Aerial View portrays the gated community as castle, the houses huddled within it, the gatehouse defending the only road in or out, the wall keeping everything inside. Perhaps most effective, however, is Antle‑O’Donnell’s decision to place the gated community in a forested wilderness. For the residents, it’s a wild world out there. Though in most cases, the wilderness” is just the surrounding town, the people in it, that the residents of the gated community seem to think they need protection from. A companion piece, Beyond the Wall, drives this point home, showing the world outside as little more than a sidewalk and a telephone pole. What is there to be afraid of?

Ives Subdivision A.

Though Ives Subdivision A gets at some of the positive reasons why residents might like gated communities. The way she has set up the piece, visitors can effectively enter the subdivision, stand in the middle of it, and look around, almost as if visiting the neighborhood itself. Perhaps some gated communities can be colorful yet orderly, with enough stability to feel safe, yet enough variety to stay interesting.

Are We There Yet?

But O’Donnell often returns, with a good sense of humor, to an elusive but fundamental absurdity built into gated communities, that residents are buying into an ideal of security that can never really be fully realized. The title of Are We There Yet? allows you to imagine residents in a toy car, driving endlessly around the neighborhood expecting to arrive somewhere but never getting there — even as they realize that parts of the gated community are off-limits even to them.

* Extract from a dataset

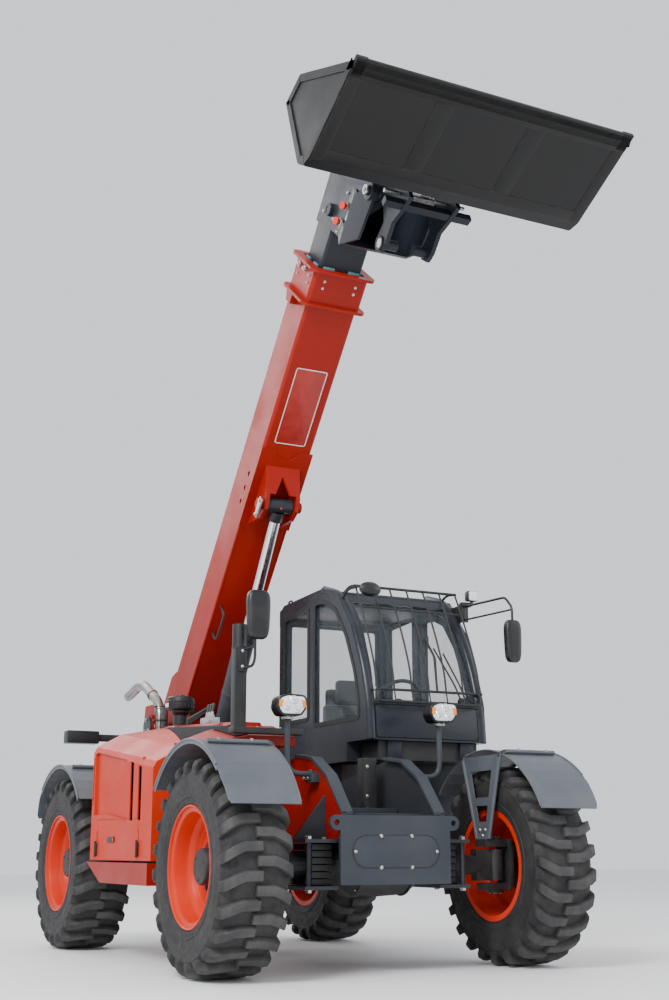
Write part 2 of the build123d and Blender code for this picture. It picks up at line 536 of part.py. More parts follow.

Perhaps the most interesting aspect of Walls, however, is that Antle‑O’Donnell, a New Haven native, would be interested in doing a project like this at all. Gated communities are part of the landscape almost everywhere in the United States, in a broad sense. But they’re not really part of the landscape of New Haven or even of many of its suburbs. You have to get pretty far outside of the city limits to find a proper one. Antle‑O’Donnell’s art points out that by the time you get to one, it can feel like another country. Are places like New Haven precisely what the residents of nearby communities are hoping to separate themselves from? And if so, is it working?